Ford Sensation

Toronto author Lynn Crosbie offers a different view of Toronto's mayor

Nathan Denette/CP

After a week where the public demise of Rob Ford was inescapable, Toronto author and poet Lynn Crosbie offers a completely different view of the man at the centre of it all:

He doesn’t so much walk into my house as appear there—flanked by various officials, he stands imperiously, laying down a track of virile cologne.

He is tall, so tall.

And maddeningly, he scarcely glances at me.

After barking out a series of complex orders, he is gone as quickly as he arrived, and so began my very private crush on our embattled mayor, the surprisingly hot Rob Ford.

This was two years ago, when Ford was returning calls from his constituents into the late hours, talking “cats out of trees” as Councilman Doug Ford reminded us on their most recent, agonic, radio show.

I had heard, repeatedly, that he was accessible, and, driven to desperation by an ongoing case of animal abuse and parlous bylaw infraction in my cruddy neighborhood, I gave it a shot.

I left a message with his staff, and thought, well that’s that.

But he responded with alacrity.

He addressed each matter with care and diligence.

And his calls, during this period, usually on the sexy late side (10PM or so) were so comforting: every time we spoke, he was patient, helpful and kind: is this when I fell a little in love?

I know that most people reading this are vomiting, but you had better know this: If you met this pheremone-blasting monolith, you too would be dazed and confused.

I wore sky-high silver heels and some little slinky thing, and he just stared over me, at some vanishing point, where the victims of his baroque Byronic charms lie.

During his current tenure as King Lear, I dreamed he and I went to an amusement park, and he was irrepressibly fun—writer Bonnie Bowman also just had a confusingly sweet dream: surely there are many others.

He is in our dreams because he is everywhere, but he lives there too, to take refuge; to be listened to and cared for; to have his own desperate cries answered with the brusque compassion he rode into this town on.

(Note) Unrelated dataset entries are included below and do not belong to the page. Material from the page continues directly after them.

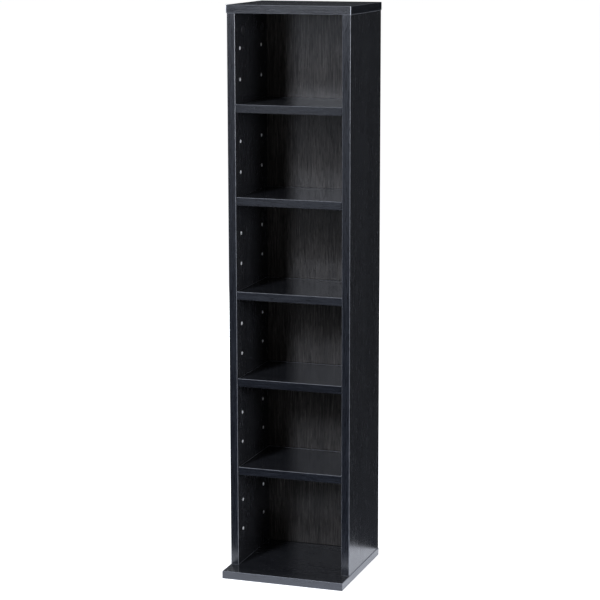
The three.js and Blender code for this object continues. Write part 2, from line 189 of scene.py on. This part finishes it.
# The top board: upper and lower faces painted darker and bluer as painted shade, and a painted highlight
# at its upright corners.
topLook = dict(foilLook, upFaceShading=(0.6, 0.72, 0.95), roughness=(0.1, 0.15), cornerHighlight=0.0008)
# The base has only the painted shade where it meets the back.
baseLook = dict(foilLook, rearHighlightWidth=0.0, rearShade=0.0042)
shelfLook = dict(
    foilLook,
    # painted light: the shelves' upper and lower faces made paler
    upFaceShading=(1.15, 1.15, 1.15),
    roughness=(0.12, 0.19),
    bandRoughness=(0.17, 0.24),
    shine=0.52,
    cutLine=0.0012,
    cut=(0.24, 0.25, 0.27),
    # painted highlight on the shelves' upper arrises only
    arrisRise=0.1,
)
shelfTones = {                              # shelves that differ a little from the rest
    "adjustable_shelf_1": {"roughness": (0.26, 0.34)},
    "fixed_shelf": {"band": (1.0, 1.06, 1.16)},
}
squareTo = 0.8                              # a face turned this much to an axis counts as facing it


def stretched(tree, place, counts, direction):
    across, lengthwise = counts
    scale = [lengthwise if axis == direction else across for axis in "xyz"]
    return vectorOf(tree, "MULTIPLY", place, scale)


# The grain runs in one direction, and in another on the ends where endDirection is given.
def grainFields(tree, place, look, direction, endDirection, onEnds):
    def laid(counts):
        main = stretched(tree, place, counts, direction)
        if not endDirection:
            return main
        return chosen(tree, onEnds, main, stretched(tree, place, counts, endDirection))

    clouds = noise(tree, laid(look["clouds"]), detail=1.0)
    streaks = noise(tree, laid(look["streaks"]), detail=3.0, roughness=0.6, distortion=0.15)
    pores = ranged(tree, noise(tree, laid(look["pores"]), detail=1.0), *look["poreRange"])
    return clouds, streaks, pores


def foilBoard(node, look, direction, endDirection=None, cutAxis=None, seed=0, backFace=None):
    low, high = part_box(node)
    middle, half = (low + high) / 2, (high - low) / 2
    material, tree, shader = newMaterial(node + "_finish", IOR=1.45, Specular_IOR_Level=look["shine"])
    place = objectPlace(tree)
    trueNormal = addNode(tree, "ShaderNodeNewGeometry").outputs["True Normal"]
    facingX, facingY, facingZ = axesOf(tree, vectorOf(tree, "ABSOLUTE", trueNormal))
    _, _, rising = axesOf(tree, trueNormal)
    onEnds = mathOf(tree, "GREATER_THAN", facingX, squareTo)
    onBand = mathOf(tree, "GREATER_THAN", facingY, squareTo)
    onTop = mathOf(tree, "GREATER_THAN", facingZ, squareTo)
    if endDirection:
        onBand = mathOf(tree, "MAXIMUM", onBand, onEnds)

    # The grain, tinted on the edge bands, and on the upper and lower faces with painted light and shade.
    shifted = vectorOf(tree, "ADD", place, [seed * step for step in look["seedShift"]])
    clouds, streaks, pores = grainFields(tree, shifted, look, direction, endDirection, onEnds)
    streakShare = mathOf(tree, "MULTIPLY_ADD", clouds, look["cloudShare"], streaks)
    streakShare = ranged(tree, streakShare, *look["streakRange"])
    colour = blended(tree, streakShare, look["ground"], look["streak"])
    colour = blended(tree, mathOf(tree, "MULTIPLY", pores, look["poreShare"]), colour, look["pore"])
    for share, tint in ((onBand, look["band"]), (onTop, look["upFaceShading"])):
        if tint:
            colour = blended(tree, share, colour, vectorOf(tree, "MULTIPLY", colour, tint))

    # Pale arrises where the chamfers are: rubbed foil, and partly a painted highlight.
    squareOn = mathOf(tree, "MAXIMUM", mathOf(tree, "MAXIMUM", facingX, facingY), facingZ)
    arris = ranged(tree, squareOn, *look["arrisRange"])
    rub = ranged(tree, noise(tree, place, scale=look["rubs"], detail=3.0), *look["rubRange"])
    arris = mathOf(tree, "MULTIPLY", arris, rub)
    arris = mathOf(tree, "MULTIPLY", arris, mathOf(tree, "GREATER_THAN", rising, look["arrisRise"]))
    colour = blended(tree, arris, colour, look["arris"])

    # Pale lines along the sawn ends, and a painted highlight at the upright corners. Depth is measured in
    # from the faces.
    fromMiddle = vectorOf(tree, "ABSOLUTE", vectorOf(tree, "SUBTRACT", place, middle))
    depth = axesOf(tree, vectorOf(tree, "SUBTRACT", half, fromMiddle))
    if cutAxis:
        nearCut = mathOf(tree, "LESS_THAN", depth["XYZ".index(cutAxis)], look["cutLine"])
        if cutAxis == "X":
            nearCut = mathOf(tree, "MULTIPLY", nearCut, onTop)
        colour = blended(tree, nearCut, colour, look["cut"])
    if look["cornerHighlight"]:
        fromCorner = mathOf(tree, "MAXIMUM", depth[0], depth[1])
        atCorner = mathOf(tree, "LESS_THAN", fromCorner, look["cornerHighlight"])
        colour = blended(tree, atCorner, colour, look["corner"])

    # The sheen, and a painted highlight line and a painted shade line where an upper face meets the back.
    smears = noise(tree, place, scale=look["smears"], detail=3.0)
    streakGloss, smearGloss = look["glossShares"]
    gloss = mathOf(tree, "MULTIPLY", smears, smearGloss)
    gloss = mathOf(tree, "MULTIPLY_ADD", streaks, streakGloss, gloss)
    faceGloss = ranged(tree, gloss, *look["glossRange"], *look["roughness"])
    bandGloss = ranged(tree, gloss, *look["glossRange"], *look["bandRoughness"])
    gloss = ranged(tree, onBand, 0.0, 1.0, faceGloss, bandGloss)
    if backFace:
        _, placeY, _ = axesOf(tree, place)
        fromBack = mathOf(tree, "ABSOLUTE", mathOf(tree, "SUBTRACT", backFace, placeY))
        # A painted highlight along the rear of an upper face.
        rearHighlit = mathOf(tree, "MULTIPLY", mathOf(tree, "LESS_THAN", fromBack, look["rearHighlightWidth"]), onTop)
        colour = blended(tree, rearHighlit, colour, look["rear"])
        # Painted shade at the very rear, made matt.
        shaded = mathOf(tree, "MULTIPLY", mathOf(tree, "LESS_THAN", fromBack, look["rearShade"]), onTop)
        colour = blended(tree, shaded, colour, look["shade"])
        gloss = mathOf(tree, "MULTIPLY_ADD", shaded, look["shadeRoughness"], gloss)

    # Holes, grooves and cuts show the chipboard inside.
    deepest = mathOf(tree, "MINIMUM", mathOf(tree, "MINIMUM", depth[0], depth[1]), depth[2])
    inside = mathOf(tree, "GREATER_THAN", deepest, look["coreInset"])
    chips = noise(tree, place, scale=look["chips"], detail=4.0, roughness=0.7)
    core = blended(tree, ranged(tree, chips, *look["chipRange"]), look["coreDark"], look["core"])
    colour = blended(tree, inside, colour, core)
    gloss = mathOf(tree, "MULTIPLY_ADD", inside, look["coreRoughness"], gloss)
    tree.links.new(colour, shader.inputs["Base Color"])
    tree.links.new(gloss, shader.inputs["Roughness"])

    height = mathOf(tree, "SUBTRACT", mathOf(tree, "MULTIPLY", streaks, look["streakHeight"]), pores)
    chipsInside = mathOf(tree, "MULTIPLY", chips, inside)
    height = mathOf(tree, "MULTIPLY_ADD", chipsInside, look["chipHeight"], height)
    bumped(tree, shader, height, look["grainStrength"], look["grainDepth"])
    dressed([node], material)


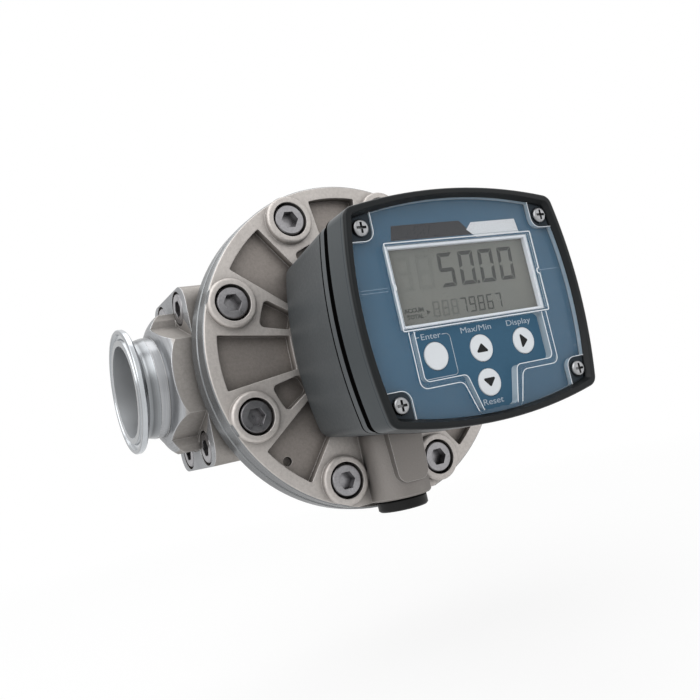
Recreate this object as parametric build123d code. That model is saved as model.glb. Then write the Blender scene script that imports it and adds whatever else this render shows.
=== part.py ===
from build123d import *
import os
from math import atan2, cos, degrees, hypot, pi, radians, sin, tan

# Oval gear flow meter with clamp ferrules at both ports and a battery display on its cover.
# Origin: centre of the inlet ferrule's sealing face. +X is the flow, the display faces -Y, +Z is up.
# All sizes are in millimetres.

# Overall layout
FACE_TO_FACE = 224.0        # inlet ferrule face to outlet ferrule face
CENTRE_X = FACE_TO_FACE / 2
PORT_BORE_R = 23.75         # two inch sanitary tube, inside
FIT_GAP = 0.02              # between pieces pressed or screwed together
SLIP_GAP = 0.15             # between parts that drop into each other

# Clamp ferrule
FERRULE_RIM_R = 32.0
FERRULE_RIM_THICK = 2.9
FERRULE_TAPER_DEG = 20.0
FERRULE_GROOVE_R = 28.3     # mean radius of the gasket groove
FERRULE_GROOVE_HALF = 1.7
FERRULE_GROOVE_DEPTH = 1.4
FERRULE_EDGE = 0.5
FERRULE_NECK_R = 25.0       # waist behind the rim
FERRULE_LENGTH = 11.0       # sealing face to weld

# Port adapter: turned neck and dome on a cast block with four screw seats
STUB_R = 26.2               # neck that the ferrule is welded to
DOME_START_X = 15.5
ADAPTER_SEAT_X = 30.5       # machined seat for the screw heads
ADAPTER_PLATE_THICK = 18.0
ADAPTER_HALF_Y = 31.2
ADAPTER_HALF_Z = 46.3
ADAPTER_CORNER_R = 10.0
DOME_FACE_R = STUB_R + 0.5
DOME_R = 37.4
DOME_DEPTH = 8.0
FLANK_TOP_Z = 18.5          # the block's flat side ends here and slopes inward
BRIDGE_HALF_Y = 7.6         # rib between the two screws
BRIDGE_FOOT_Z = 29.0
BRIDGE_TOP_Z = 36.2
PORT_SEAL_IN_R = 27.0
PORT_SEAL_WIDTH = 2.8
PORT_SEAL_DEPTH = 2.0

# Socket head screws for the cover and the adapters
SCREW_R = 5.0
SCREW_HEAD_R = 8.0
SCREW_HEAD_H = 8.0
SCREW_HEX = 8.0             # across flats
SCREW_HEX_DEPTH = 5.0
SCREW_HOLE_GAP = 0.5
THREAD_GAP = 0.03
RECESS_R = 9.1              # recess round a screw head
ADAPTER_SCREW_Y = 16.0
ADAPTER_SCREW_Z = 36.3
ADAPTER_SCREW_REACH = 15.0  # thread length in the body

# Measuring chamber and oval gears, one above the other
OVAL_MEAN_R = 27.0
OVAL_SWING = 5.0            # tip curve is mean radius plus this times cos(2 angle)
TIP_GAP = 0.3
GEAR_CENTRES = 2 * OVAL_MEAN_R + TIP_GAP
CHAMBER_LOBE_R = OVAL_MEAN_R + OVAL_SWING + TIP_GAP
CHAMBER_DEPTH = 64.0
GEAR_END_GAP = 0.3
GEAR_TEETH = 24
TOOTH_DEPTH = 4.2
TOOTH_GAP_TOP = 4.4
TOOTH_GAP_ROOT = 2.2
SHAFT_R = 6.0
RUNNING_GAP = 0.05
BUSH_R = 9.0
BUSH_LENGTH = 16.0
SHAFT_END_GRIP = 4.5        # into the cover
SHAFT_ROOT_GRIP = 10.0      # into the body's rear wall
MAGNET_R = 4.0
MAGNET_LENGTH = 6.0
MAGNET_OFFSET = 19.0

# Cover and body discs
COVER_R = 84.8
COVER_THICK = 9.5
FLANGE_STEP = 0.4           # the body's flange stands out past the cover
BODY_FLANGE_R = COVER_R + FLANGE_STEP
BODY_FLANGE_THICK = 9.5
JOINT_Y = -44.0             # plane where the cover meets the body
COVER_FACE_Y = JOINT_Y - COVER_THICK
BODY_FLANGE_BACK_Y = JOINT_Y + BODY_FLANGE_THICK
RIM_CHAMFER = 0.8
BOLT_COUNT = 8
BOLT_CIRCLE_R = 72.4
BOLT_FIRST_DEG = 22.5
BOSS_R = 12.3
BOSS_RISE = 3.6             # screw bosses stand this far out of the cover's face
BOSS_ROUND = 1.4
HEAD_BELOW_BOSS = 0.4
COVER_SEAT_Y = COVER_FACE_Y - BOSS_RISE + HEAD_BELOW_BOSS + SCREW_HEAD_H
COVER_SCREW_REACH = 11.0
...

As I watch him now, so frenzied, so stooped with shame and disgrace, I wish him back into the curiously seductive—the man has tiny fangs—gallant who came to my aid, and mellowed my evenings with his tough tendresse

But he is a married man, and I am sorry.

All I can do is apologize and try to move forward, occasionally dreaming of RoFo (a nickname I give him as a gift): the raving, rubicund man of my dreams.